# Having trouble refinishing SKS stock



## mooman (May 19, 2008)

I've got a wooden SKS stock that was pretty soaked with cosmoline. I went with the Krud Kutter and brush approach for the first round. It removed the worst of it. After giving it a day to dry I tried to go at it with some sandpaper but it only took a single pass for the paper to be completly gummed up.

Next I went at it with a hot iron and some wet paper towels. Got a little more off, but sanding still seems imposible. Dishwasher idea is a nogo with the boss.

What next? Does it simply need to dry longer or do I need to use some kind of chemical stripper? Do I just keep sanding till I get to unaffected wood? Any advice is helpful. Thanks.

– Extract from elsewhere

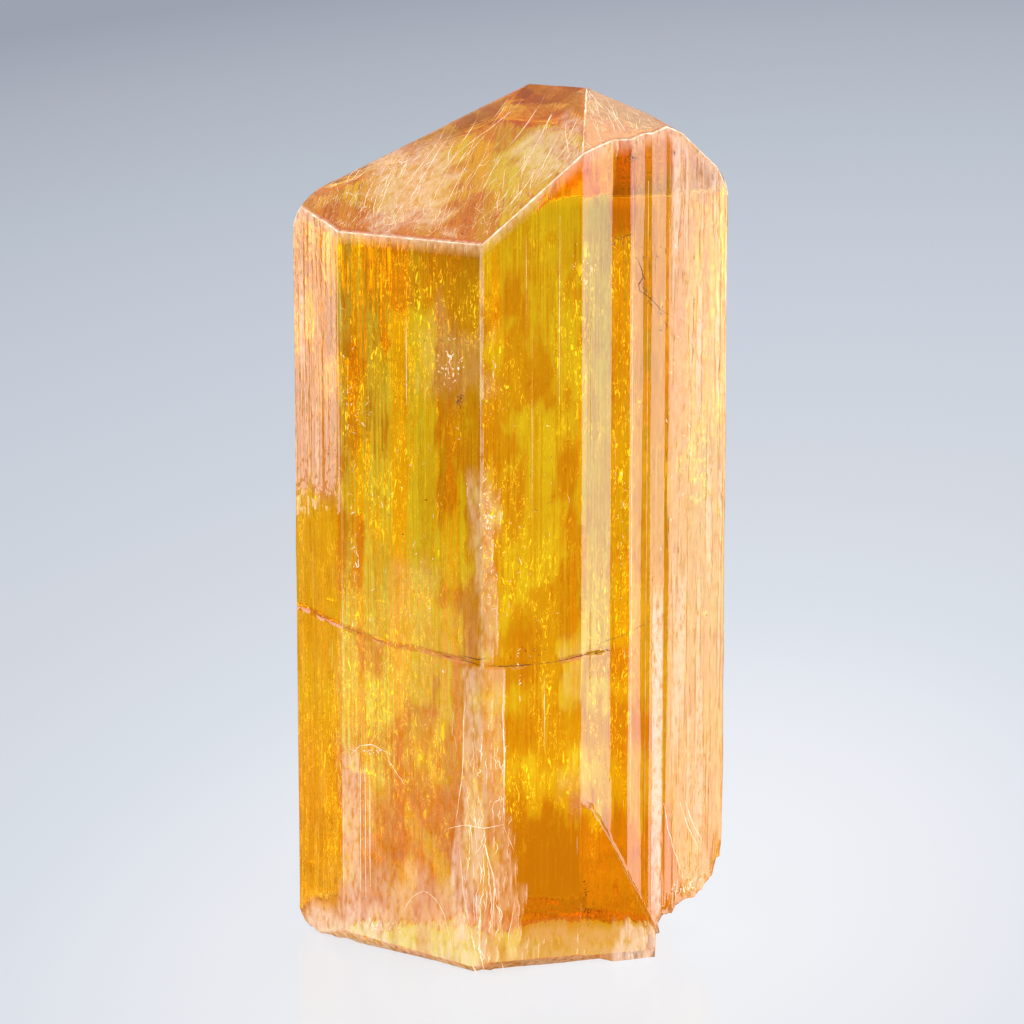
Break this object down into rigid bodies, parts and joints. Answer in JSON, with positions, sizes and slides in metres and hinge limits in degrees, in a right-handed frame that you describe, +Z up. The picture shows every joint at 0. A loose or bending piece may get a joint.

PS Im homesteader that needed an inexpensive and reliable shooter. Not a collector. If that makes a difference.


----------



## Cabin Fever (May 10, 2002)

My 1917 Enfield was filled with 90 year old cosmoline (or maybe it was grease?) between the stock and the barrel. I used a bucket half filled with gasoline and a scrub brush on a handle to remove the gunk from the stock. After it was dry, I rubbed the stock with cold-pressed linseed oil. It turned out beautiful.


----------



## GREENCOUNTYPETE (Jul 25, 2006)

I have heard of mineral spirits also working well , if your not hip to scrubbing in gas , it may not smell quite as much as gas


----------



## simi-steading (Sep 27, 2012)

I'd try a chemical jell stripper myself.. Id imagine part of what you are seeing is old lacquer or similar on the stock along with cosmoline.


----------



## simi-steading (Sep 27, 2012)

Oh.. and no reason to feel ashaimed about owning an SKS.. Mine is a great gun... VERY reliable, easy to get parts for... easy unlimited modifications you can make, and best of all, shoots a very common and cheap to find ammo.. 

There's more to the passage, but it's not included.